Design architectures to apply UbiCom systems: Three main types of design for UbiCom systems are proposed: smart device, smart environment and smart interaction. These designs are described in more detail in Section 1.4.

An internal model of the UbiCom system properties based upon five fundamental properties: distributed, iHCI, context-awareness, autonomy, and artificial intelligence. There are many possible sub-types of ubiquitous system design depending on the degree to which these five properties are supported and interlinked. This model and these properties are described in Section 1.2.

A model of UbiCom system’s interaction with its external environments. In addition to a conventional distributed ICT system device interaction within a virtual⁸ environment (C2C), two other types of interaction are highlighted: (a) between computer systems and humans as systems (HCI); (b) between computers and the physical world (CPI). Environment interaction models are described in Section 1.3.

Smart devices, e.g., mobile smart devices, smart cards, etc. (Chapter 4), focus most on interaction within a virtual (computer) world and are less context-aware of the physical world compared to smart environment devices. Smart devices tend to be less autonomous as they often need to directly access external services and act as personal devices that are manually activated by their owner. There is more emphasis on designing these devices to be aware of the human use context. They may incorporate specific types of artificial intelligence, e.g., machine vision allows cameras to recognise elements of human faces in an image, e.g., based upon eyes and mouth detection.

Smart environments consist of devices, such as sensors, controller and computers that are embedded in, or operate in, the physical environment, e.g., robots (Section 6.7). These devices are strongly context-aware of their physical environment in relation to their tasks, e.g., a robot must sense and model the physical world in order for it to avoid obstacles. Smart environment devices can have an awareness of specific user activities, e.g., doors that open as people walk towards them. They often act autonomously without any manual guidance from users. These incorporate specific types of intelligence, e.g., robots may build complex models of physical behaviour and learn to adapt their movement based upon experience.

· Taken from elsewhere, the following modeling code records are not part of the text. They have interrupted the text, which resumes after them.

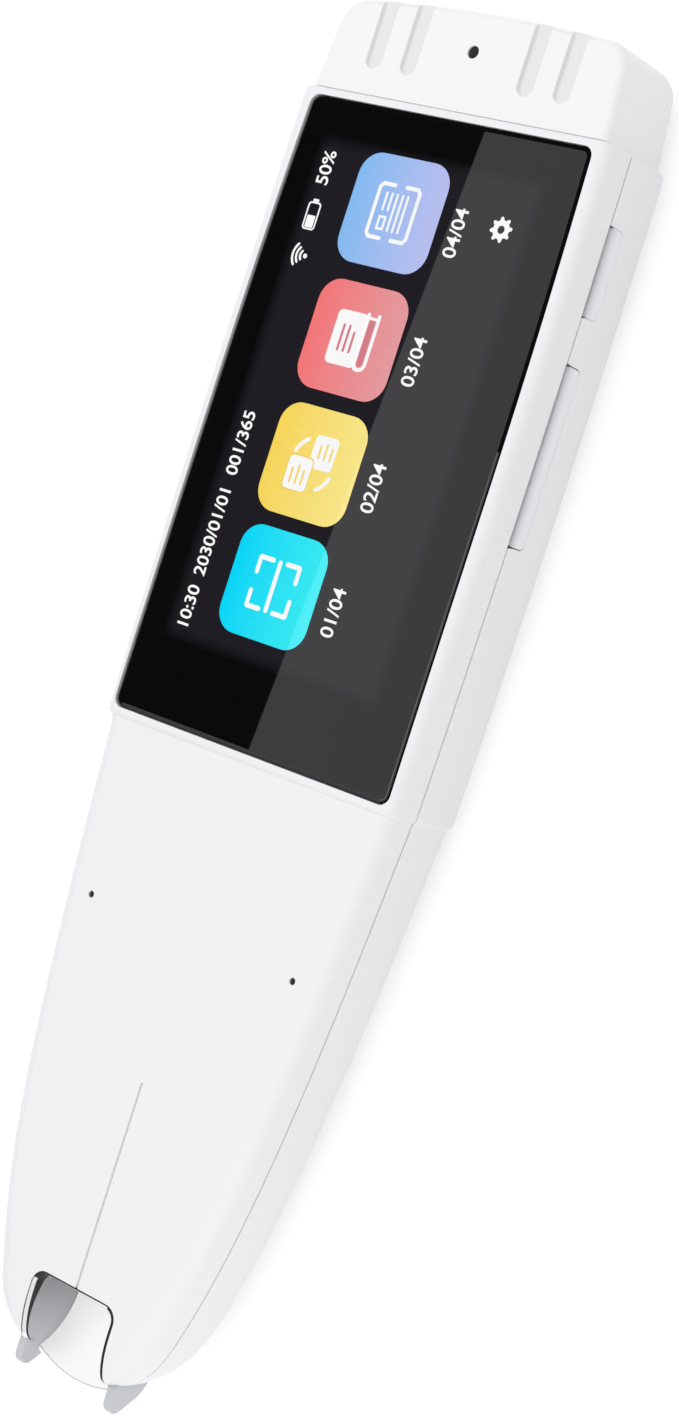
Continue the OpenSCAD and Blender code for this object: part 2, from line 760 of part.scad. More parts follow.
// ---- Handle --------------------------------------------------------------------------------
scan_z = z_seam - 0.55 - board_t;
scan_y = [y_foot - 5, y_foot - 45];
scan_x = [handle_w / 2 - wall - 2.65, nose_w / 2 - wall + 0.35];
scan_holes = [
    [scan_x[0] - 2.7, scan_y[0] - 2.4], [2.7 - scan_x[0], scan_y[0] - 2.4],
    [scan_x[1] - 2.2, scan_y[1] + 9.4], [2.2 - scan_x[1], scan_y[1] + 9.4]
];
mic_x = scan_x[0] - 1.4;
mic_y = y_foot - 18.6;
mic_hole_r = 0.38;
speaker_y = y_foot - 18.4;
speaker_w = 20;
speaker_l = 17;
speaker_t = 3.6;
back_in = back_z(speaker_y - speaker_l / 2) + wall;
gasket_t = 0.4;

module scan_board() {
    side = [[scan_x[0], scan_y[0]], [scan_x[0], mic_y - 3], [scan_x[1], mic_y - 8], [scan_x[1], scan_y[1]]];
    color("darkgreen")
        difference() {
            translate([0, 0, scan_z])
                linear_extrude(board_t)
                    polygon(concat(side, [for (p = reversed(side)) [-p[0], p[1]]]));
            for (p = scan_holes)
                screw_hole(p, scan_z - past, scan_z + board_t + past);
        }
}

module scan_board_screws() {
    color("silver")
        for (p = scan_holes)
            screw(p, scan_z, board_t + 2);
}

// Flat cable from the main board up to the scan board, beside the board's screw
module link_flex() {
    w = 9;
    x = scan_holes[1][0] + head_r + 0.5 + w / 2;
    y_plug = main_y[0] + 1.4;
    y_rise = scan_y[0] + 2;
    color("orange")
        translate([x, 0, 0])
            across(w) {
                translate([y_rise, main_z - flex_t])
                    square([y_plug - y_rise, flex_t]);
                translate([y_rise, main_z - flex_t])
                    square([flex_t, scan_z - main_z]);
                translate([scan_y[0] - 2.6, scan_z - 2 * flex_t])
                    square([y_rise + flex_t - scan_y[0] + 2.6, flex_t]);
            }
}

// Two capsules look out of the handle's front. A third sits on the port and looks out of the cap
mic_h = 1;
mics = [
    [mic_x, mic_y, scan_z + board_t],
    [-mic_x, mic_y, scan_z + board_t],
    [0, cap_hole_y, port_z + port_h / 2]
];
boot_gap = 0.05;
mic_roofs = [front_z(mic_y) - wall, front_z(mic_y) - wall, z_cap[1] - wall];
module microphones() {
    color("gold")
        for (p = mics)
            plate(p, 2.7, 3.5, mic_h, 0.2);
}
// Rubber tubes carry the sound from the holes to the capsules
module mic_boots() {
    color("dimgray")
        for (k = [0 : 2])
            translate(mics[k] + [0, 0, mic_h])
                difference() {
                    cylinder(h = mic_roofs[k] - boot_gap - mics[k][2] - mic_h, r = 1.3);
                    translate([0, 0, -past])
                        cylinder(h = body_t, r = mic_hole_r + 0.1);
                }
}

module speaker_box() {
    color("black")
        plate([0, speaker_y, back_in + gasket_t], speaker_w, speaker_l, speaker_t, 1.5);
}
module speaker_gasket() {
    color("dimgray")
        difference() {
            plate([0, speaker_y, back_in], speaker_w - 1, speaker_l - 1, gasket_t, 1.2);
            plate([0, speaker_y, back_in - past], speaker_w - 4, speaker_l - 4, gasket_t + 2 * past, 1);
        }
}
module speaker_mesh() {
    color("gray")
        plate([0, speaker_y, back_in], speaker_w - 4.2, speaker_l - 4.2, 0.15, 0.9);
}
// Sound holes in the handle's back
module speaker_holes() {
    for (row = [-1 : 1], col = [-3 : 3])
        translate([col * 2.2, speaker_y + row * 2.2, -past])
            cylinder(h = wall + 3, r = 0.5);
}

// ---- Nose ----------------------------------------------------------------------------------
lens_z = 6.5;
camera_y = y_foot - 39.4;
camera_l = 6;
lens_r = 2.2;
lens_l = 4.5;
led_t = 0.6;
led_x = 3.7;
scan_window_y = y_nose + 2;
scan_window_t = 0.8;
liner_w = window_w + 0.1;
liner_t = 0.8;
liner_y = y_tip + 6.4;
liner_z = 4.75;
liner_r = 7.37;
liner_reach = 58.8;
prong_x = liner_w / 2 + run_gap;
passage = [prong_x - 0.2, prong_x + prong_t + 0.2];
prong_top = 10.6;
prong_low = 4.6;
window_y = y_nose + 1.3;
window_r = 1.8;
trim_t = 0.35;
trim_depth = 1.15;

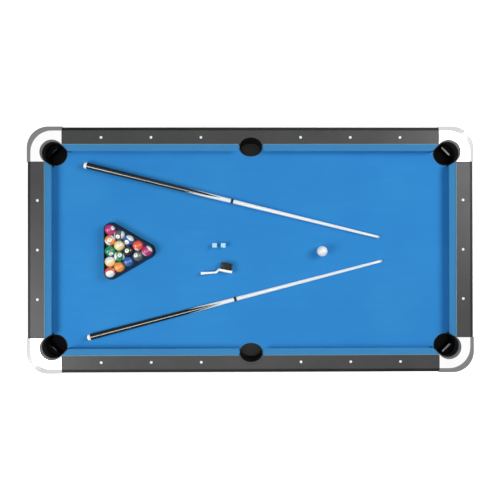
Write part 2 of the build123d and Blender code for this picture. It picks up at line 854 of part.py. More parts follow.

Smart interaction focuses on more complex models of interaction of distributed software services and hardware resources, dynamic cooperation and completion between multiple entities in multiple devices in order to achieve the goals of individual entities or to achieve some collective goal. For example, an intelligent camera could cooperate with intelligent lighting in a building to optimise the lighting to record an image. Multiple lighting devices in a physical space may cooperate in order to optimise lighting yet minimise the overall energy consumed. Smart interaction focuses less on physical context-awareness and more on user contexts, e.g., user goals such as the need to reduce the overall energy consumption across devices. Smart interaction often uses distributed artificial intelligence and multi-agent system behaviours, e.g., contract net interaction in order to propose tasks.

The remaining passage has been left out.